Grant grew up on a farm in Kansas, left at the age of 16, and became the first “girl reporter” at the Times two years later. During World War I, she toured Europe as a YMCA entertainer. Harold Ross—the name most people think of when you say “founder of The New Yorker”—was one of dozens of young men who courted her there. He followed her back to New York, where they both became regulars at the Algonquin Round Table. After they married, Grant supported Ross on her Times salary while they raised money for The New Yorker, staffed it, and shaped it.
The couple divorced in 1929. The way Ross told it, “My marriage to Miss Grant split largely on the reefs of women’s rights.” (He was also a prude; Grant said she never saw him naked.) She spent the next decade reporting in Russia and Nazi Germany and took two leaves of absence: one to undergo treatment for cancer, the other to write a wartime memoir called I Saw What I Could, which was never published.
Grant also worked to keep The New Yorker afloat. When a board member—the magazine’s first and chief investor, whom Grant had identified and courted—got out of control, she staged a coup with his ex-wife; when the magazine was bleeding money, she came up with new sources of revenue. After Ross’s death in 1951, a spate of books cemented him as an Essential. They barely mentioned the Inessential Grant. She complained, for instance, that James Thurber, who’d spoken with her extensively for a memoir he wrote in 1957 called The Years with Ross, minimized her contributions and used her personal experience as background. (Despite the sour grapes, she acknowledged that he recruited E. B. White to the magazine.)

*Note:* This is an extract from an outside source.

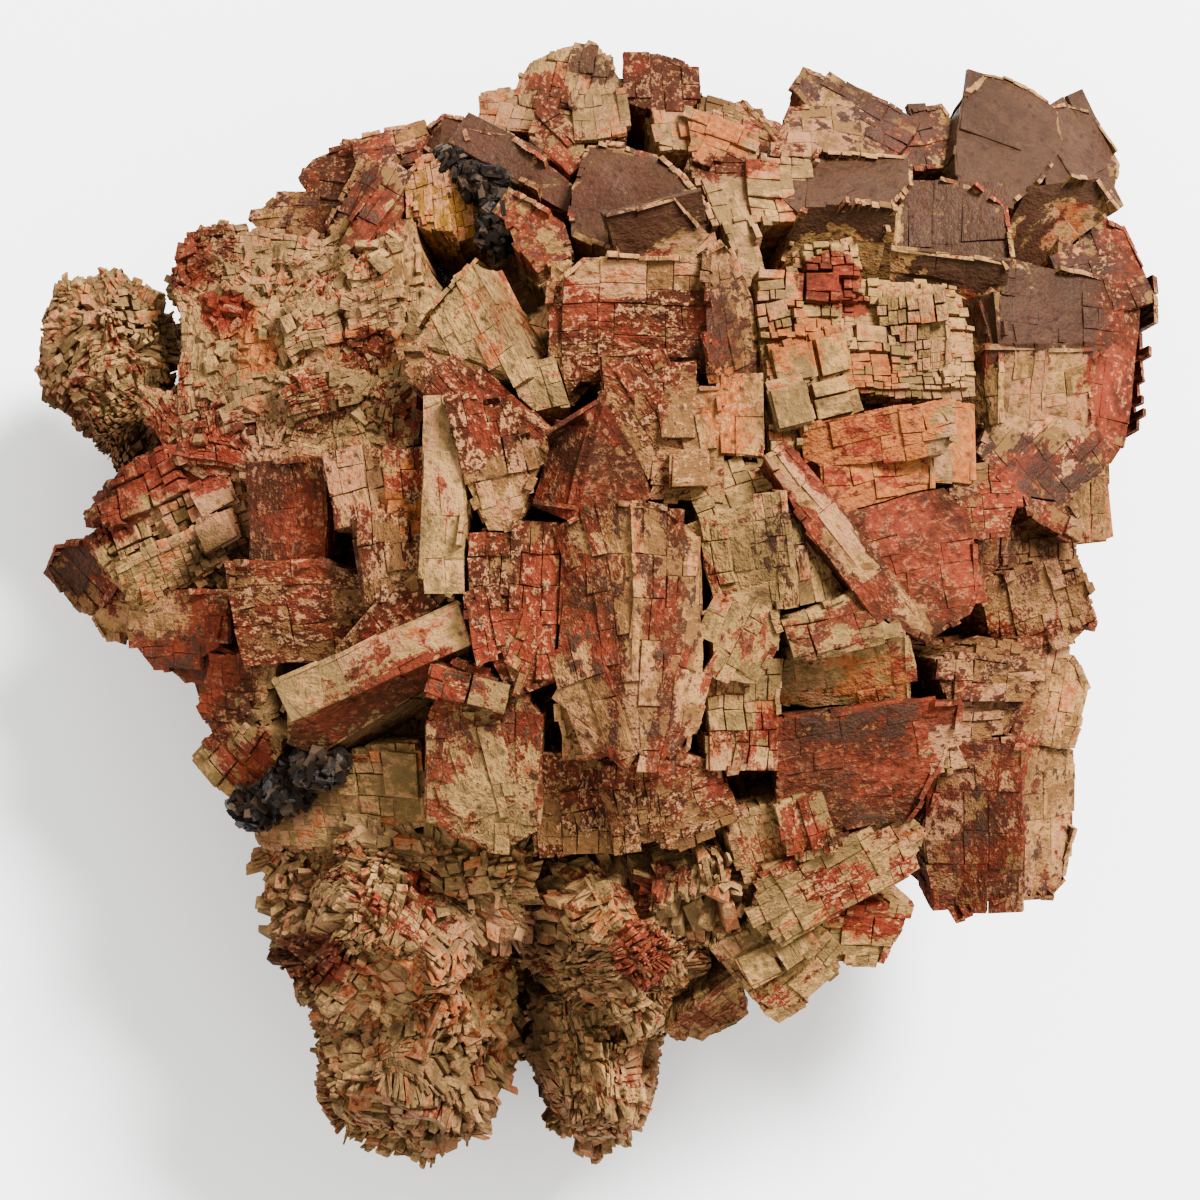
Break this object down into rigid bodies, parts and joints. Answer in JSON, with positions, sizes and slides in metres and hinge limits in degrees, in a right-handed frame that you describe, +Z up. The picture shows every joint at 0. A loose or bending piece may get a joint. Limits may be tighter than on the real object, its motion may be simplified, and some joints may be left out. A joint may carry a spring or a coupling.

Grant’s second husband, William B. Harris, encouraged her to throw her hat in, and in 1968 she published Ross, The New Yorker and Me. The memoir was late to market, hastily written, virtually unedited, and poorly received. Many of Ross’s fans and friends dismissed it as an ex-wife’s tell-all. The Times devoted most of a 300-word write-up to Grant’s part in “one of the most tumultuous menages on record,” failing to mention that she was the paper’s first woman reporter. People read Grant’s unbothered prose and mistook her for a lightweight.